Tough times for Barclays but its investment bank is still flying
CEO Jes Staley’s tenure has been marred by personal scandal and Barclays backing for fossil fuel but his decision to face down activist investor Ed Bramson and keep the unit looks better and better, James Moore writes
The first big UK bank over the hill with its interim results was Barclays, to which the initial reaction was “ouch”. The most important number was always going to be the impairment charge, which rolled in at £3.7bn over just six months. In the corresponding period BC (before Covid) that number was £0.9bn.
It’s true that the provisions the bank racked up in the first quarter (£2.1bn) were greater than those in the second (£1.6bn).
But the number was still worse than expectations by a couple of hundred million, and that worried the market.
The bank did say that it expects improvement in the second half, but it depends on “no change in macroeconomic forecasts”, or rather no adverse change. As this column has previously discussed, economic forecasts have to be taken with a much larger than usual pinch of salt these days. So perhaps this should be filed under hopes rather than expectations.
It’s worth reflecting on some more numbers Barclays trotted out to demonstrate that it’s a good corporate citizen and doughty supporter of the UK economy.
The bank handed out some 600,000 payment holidays, 121,000 of which apply to people’s mortgages, over the first half of the year. That, of course, leads to the inevitable question: what happens when they end, especially if that’s slap bang in the middle of the second wave Boris Johnson has belatedly started to warn about?
Barclays has also pumped out £22bn of “Covid-19 support for UK businesses”, which is easier to stomach for its investors because a substantial chunk of said support is government backed and will be added to the national debt if it goes bad. Potentially quite a lot of it will do so.
But it wasn’t all bad news for Barclays investors, and that means it wasn’t all bad for taxpayers because make no mistake this is a systemically important bank that’s too big to fail.

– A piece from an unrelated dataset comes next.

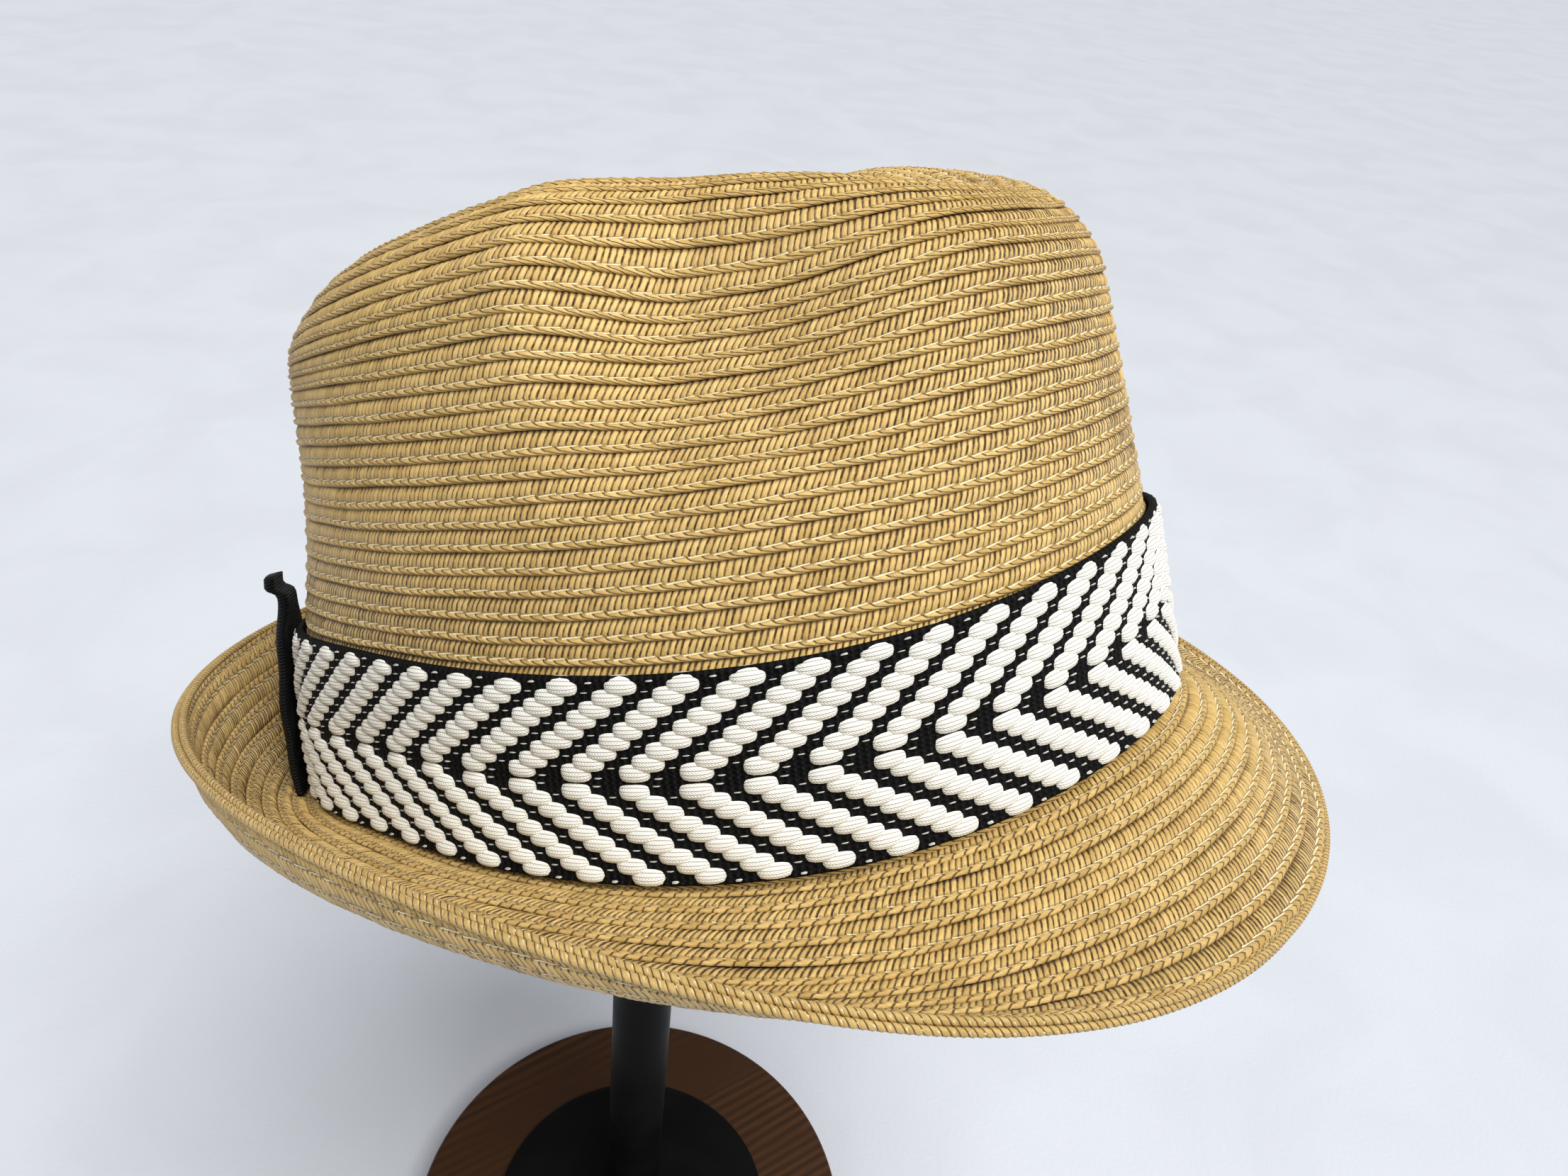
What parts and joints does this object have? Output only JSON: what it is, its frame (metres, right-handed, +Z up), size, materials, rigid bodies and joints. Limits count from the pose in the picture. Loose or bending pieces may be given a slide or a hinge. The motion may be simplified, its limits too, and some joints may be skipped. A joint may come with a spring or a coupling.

The Bank of England’s demand that its charges suspend dividends helped push Barclays’ core tier one capital ratio up to 14.2 per cent against a target of 13.5 per cent and a minimum requirement of 11.2 per cent.
That matters, given the choppy waters Barclays is sailing through. It means the boat should remain on a more or less even keel.
Profits fell by more than half (58 per cent). But even with all that bad debt, and in the midst of a rotten economy with interest rates at record lows, the bank still made a shade under £1.3bn.
Once again it was the investment bank that put the wind in Barclays sales. The coronavirus has infected the markets and volatility is its chief symptom. This drove a 63 per cent rise in trading revenues. Total income at the corporate and investment bank jumped 31 per cent and profits topped £2bn.
The bonus boys on the trading floor rolling in money while a pandemic rages isn’t a terribly palatable dish. What might make it taste better is that it should keep this institution strong enough to lend into the British economy, which will be desperately needed, especially as government support is withdrawn.
The record of outgoing CEO Jes Staley’s is a decidedly mixed one. Personal scandals have dogged his tenure, notably his relationship with disgraced financier Jeffrey Epstein and an earlier attempt to unmask a whistleblower. The bank also continues to take heat for backing fossil fuels, and on this it must do better. There are no excuses.
That said, Staley’s decision to stand firm against activist investor Ed Bramson’s demand that he downside or ditch Barclays Investment Bank looks better with every set of results the bank releases. Its shareholders have cause to thank him for that – and it might go beyond shareholders, depending on how the current crisis plays out.